Download the podcast; or subscribe.

Read more about the economics of piracy from Peter Leeson, an economist at George Mason University on npr.org

[From Hear: Pirates Have Timesheets]

The next day, NPR had this followup story:

Yesterday we heard from Per Gullestrup, a shipowner, who had a ship hijacked last November. When he ironed out the ransom details with the pirates, he had 3 demands:

1. The pirates showed “proof of life” (that the crew was still alive)
2. That they could drop the money from the air (faster than getting it there in a tug)
3. That the pirates fill up the ship with fuel.

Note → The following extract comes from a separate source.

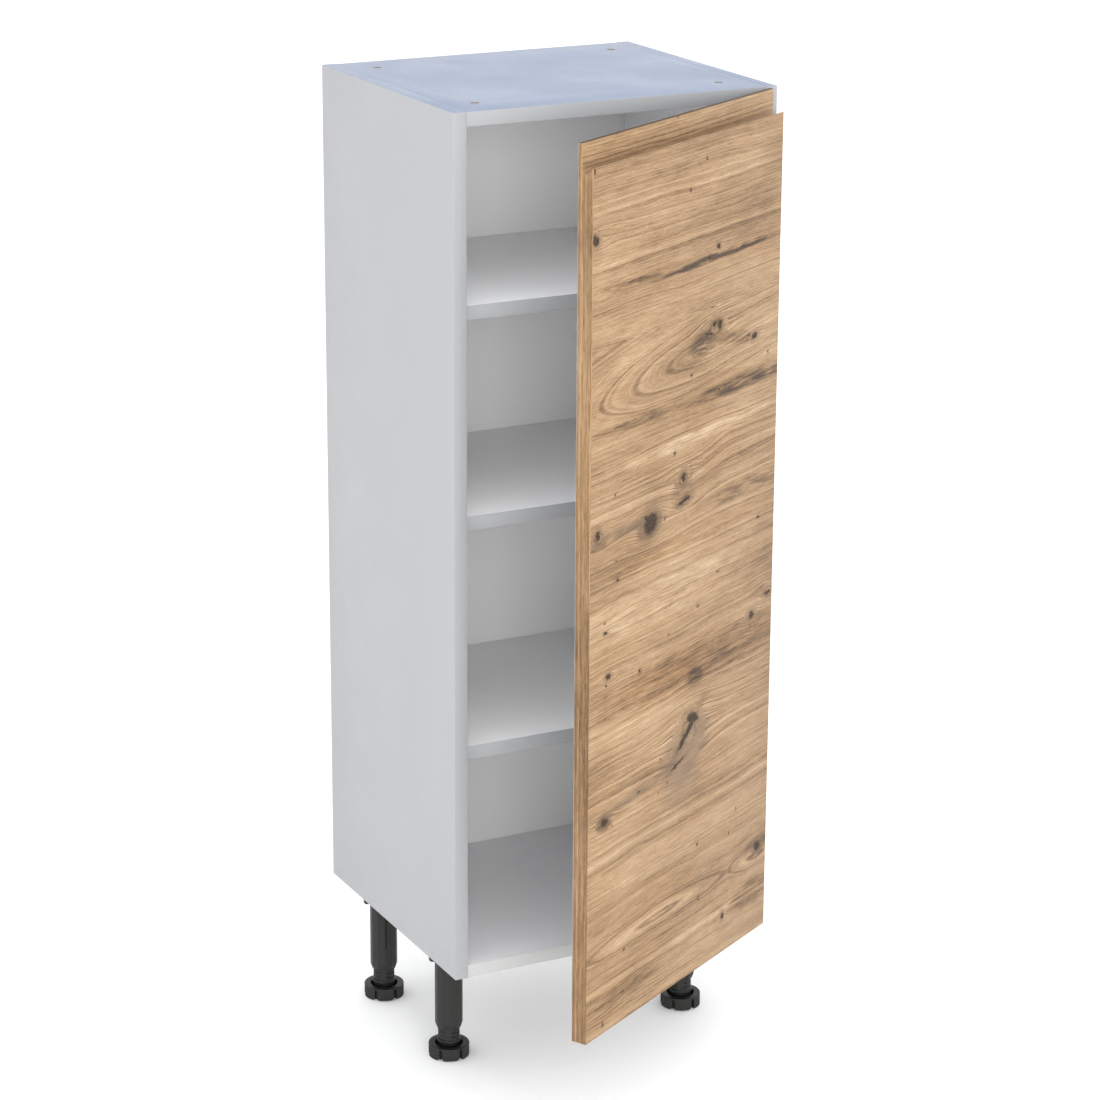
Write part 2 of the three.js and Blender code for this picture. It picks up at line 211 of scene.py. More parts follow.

Looks like the Stolt Strength, a Philippine tanker that was just released 5 months after pirates seized the ship, is probably wishing it demanded number 3 too. Dr. J Peter Pham just sent me a note saying it is dead in the water.

He writes:

It’s turning into a tragic comedy…I received word a couple of hours ago that the Stolt Strength, the phosphoric acid-carrying tanker that was let go two days ago was dead in the water 60 nautical miles off Somalia. They had consumed all their fuel during the five months in captivity. A German naval vessel checked in on it shortly after its release, but did nothing other than give the poor Filipinos enough food for three days. The owners are scrambling to get fuel up on a tug boat from Mombasa, but the crew is in a panic (I spoke with the master via satellite phone), fearing another pirate attack (except for the lack of fuel, the boat is an inviting target since its owners were willing to pay $2 million for its release). The problem with getting a tug boat up there is that the tug itself would be a target since the minimum distance from shore in international advisories is 200 nm. On the other hand, if someone doesn’t get the Stolt Strength out of there and its drifts so far as to run aground, it will be an environmental disaster.